I don’t see how. If you see 'label:{ ... } you know you can only “goto” to that label from any part lexically inside of the scope. This is in no way more powerful than “return” or “break” or “continue” and as I said you can in theory in super inconvenient syntax implement this in terms of a macro on top of loops with labeled breaks that run only once and assign a value.

Some people have arguments against return, break and continue arguing that they suffer from a lighter version of the goto problem and that they should not be allowed at all. I can see those arguments and a lot of languages don’t have them as a consequence but if you do have them I don’t see how this is in any way more objectionable. Far from it, it makes code a lot more readable and it also makes working with Results and carriers cleaner. You often see people define an inner function or closure just as a hack to control the point to which ? aborts. That’s no longer needed with this.


#14

I see no logical issues with this proposition. It’s basically just a way to shortcut the evaluation of block expressions.

Now, does it carry its weight in terms of control flow complexity? Would correctness and understandability of algorithms become easier or more difficult to achieve with this in the mix? This is my question because I value these over elegance or expressiveness.

It would be useful to see some motivating examples.
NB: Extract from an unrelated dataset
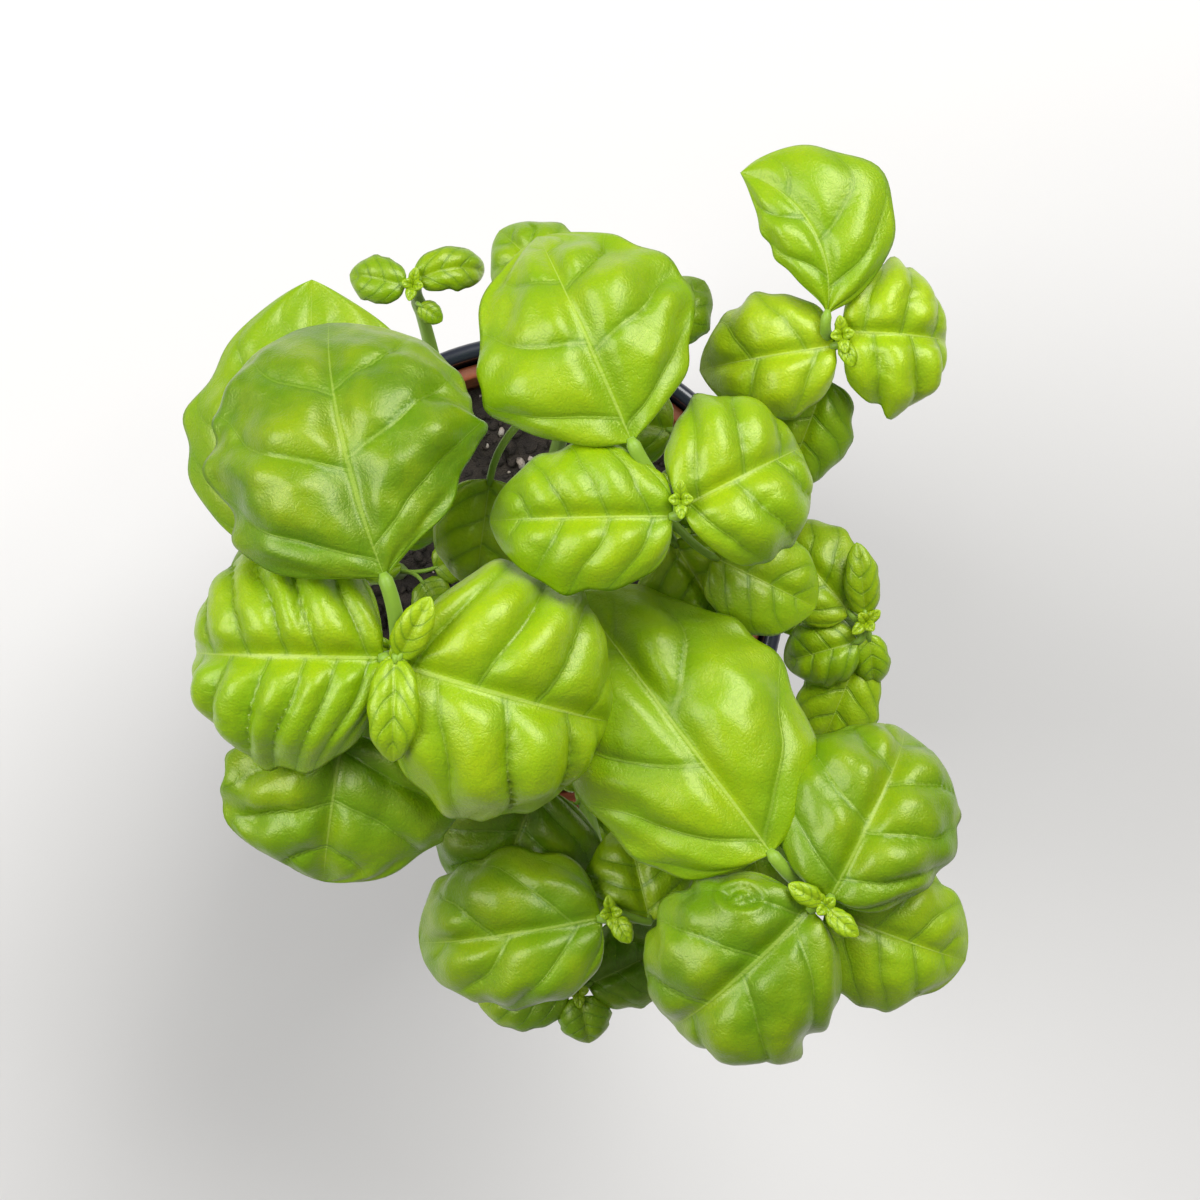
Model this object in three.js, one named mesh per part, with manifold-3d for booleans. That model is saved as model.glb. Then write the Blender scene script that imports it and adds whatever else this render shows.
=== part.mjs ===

I admit, I’ve always had a bad feeling about unnamed breaks and continues. One copy-paste or refactoring gone wrong and the landing site is different than the one intended. On the other hand, labels can cause visual clutter by themselves, I suppose.


#15

This is more or less the “break from any block” or “functional goto” (cc @Ericson2314) idea that has been bandied about since RFC 243, though I don’t believe there has been any actual RFC (or it seems, even RFC issue) for it.


#16

My WIP draft is https://github.com/Ericson2314/rust-rfcs/blob/goto/text/0000-goto.md


#17

I hope that this is just a joke…


#18

Err, it’s not a joke. Dijkstra’s crticisms don’t really apply to this, for example.


#19

This feel like something that can be done with a procedural macro. No need to be a language feature.


#20

Nope. see http://jamey.thesharps.us/2016/11/go-to-statement-considered-harmless.html?m=1 . Goto can do arbitrary graphs, like the MIR. But c-style control flow cannot without some sort of indirection (e.g. pattern match on enum in loop).